As early as Jones v. United States, 1 Ct. Cl. 383; Id., 2 Ct.Cl. 605, this court held at page 384 of 1 Ct.Cl., that "Whatever acts the government may do, be they legislative or executive, so long as they be public and general, cannot be deemed specially to alter, modify, obstruct or violate the particular contracts into which it enters with private persons." The same rule was applied in Horowitz v. United States, 58 Ct. Cl. 189, affirmed 267 U.S. 458, 45 S. Ct. 344, 69 L. Ed. 736, and in Maxwell et al. v. United States, 3 F.2d 906, 909-911. In affirming the Maxwell case, the Supreme Court, 271 U.S. 647, 46 S. Ct. 487, 70 L. Ed. 1130, held generally that a contractor must assume the risk of such obstacles in the performance of an obligation, the scope of which is clearly fixed by his contract.

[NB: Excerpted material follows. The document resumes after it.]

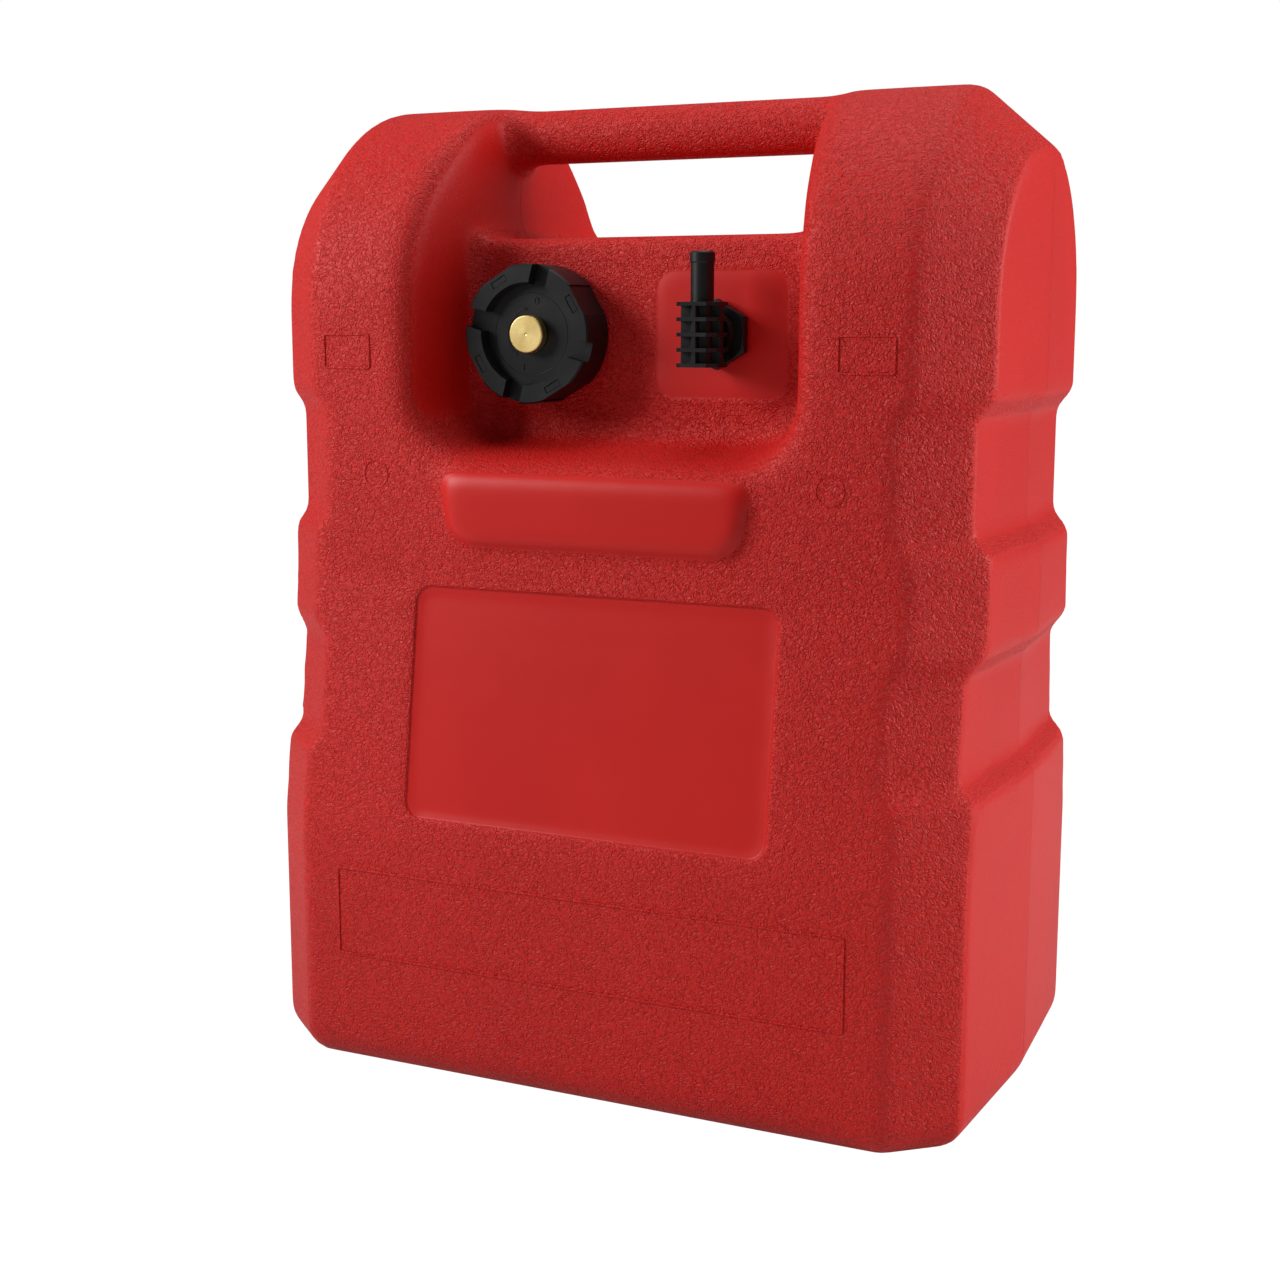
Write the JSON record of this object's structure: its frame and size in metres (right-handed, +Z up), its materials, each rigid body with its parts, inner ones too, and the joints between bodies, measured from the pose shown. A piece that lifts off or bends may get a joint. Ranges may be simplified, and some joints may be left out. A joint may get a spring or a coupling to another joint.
{
  "type": "outboard fuel tank",
  "caption": "Upright portable fuel tank with a bar handle, a vented screw cap and a swivelling hose outlet in a front recess.",
  "frame": {"origin": "middle of the base, on the surface that the tank stands on", "axes": "+Z up, front with the cap and the outlet faces -Y, +X to the right seen from the front"},
  "size_m": [0.374, 0.237, 0.48],
  "materials": {
    "red_tank": "leather-grained red polyethylene",
    "black_cap": "satin black",
    "black_plastic": "satin black",
    "white_plastic": "natural moulded",
    "seal_rubber": "matt",
    "tube_rubber": "matt",
    "clip_steel": "plain spring steel",
    "mesh_steel": "woven wire",
    "brass": "turned"
  },
  "bodies": {
    "tank": {"tank_shell": "red_tank", "gland_nut": "black_plastic", "gland_washer": "seal_rubber", "pickup_elbow": "black_plastic", "pickup_tube": "tube_rubber", "tube_clips": "clip_steel", "strainer_cage": "white_plastic", "strainer_mesh": "mesh_steel"},
    "outlet": {"outlet_elbow": "black_plastic", "stem_rings": "seal_rubber", "stem_clip": "clip_steel"},
    "cap_seal": {"cap_gasket": "seal_rubber"},
    "cap": {"cap_cover": "black_cap", "cap_core": "black_cap", "vent_bush": "brass", "vent_seat": "black_plastic"},
    "vent_pad": {"vent_seal": "seal_rubber"},
    "vent": {"vent_screw": "brass", "vent_ring": "seal_rubber"}
  },
  "joints": [
    {"name": "outlet_swivel", "type": "hinge", "parent": "tank", "child": "outlet", "pos_m": [0.0438, -0.0734, 0.3665], "axis": [0, -1, 0], "range_deg": [-90, 90]},
    {"name": "cap_lift", "type": "slide", "parent": "tank", "child": "cap_seal", "axis": [0, -1, 0], "range_m": [0, 0.0091]},
    {"name": "cap_turn", "type": "hinge", "parent": "cap_seal", "child": "cap", "pos_m": [-0.0475, -0.06, 0.3665], "axis": [0, -1, 0], "range_deg": [0, 810]},
    {"name": "vent_rise", "type": "slide", "parent": "cap", "child": "vent_pad", "axis": [0, -1, 0], "range_m": [0, 0.0015]},
    {"name": "vent_turn", "type": "hinge", "parent": "vent_pad", "child": "vent", "pos_m": [-0.0475, -0.07, 0.3665], "axis": [0, -1, 0], "range_deg": [0, 175]}
  ],
  "couplings": [
    {"joint": "cap_lift", "follows": "cap_turn", "m_per_rad": 0.00063662},
    {"joint": "vent_rise", "follows": "vent_turn", "m_per_rad": 0.00047746}
  ]
}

Defendant's demurrer is sustained and the petition is dismissed as to Albert E. McKenzie, trustee in bankruptcy, and as to the third cause of action of the Standard Accident Insurance Company.

The case is remanded to the General Docket on the first and second causes of action alleged by plaintiff, Standard Accident Insurance Company. It is so ordered.

WHALEY, Chief Justice, and MADDEN and WHITAKER, Judges, concur.

JONES, Judge, took no part in the decision of this case.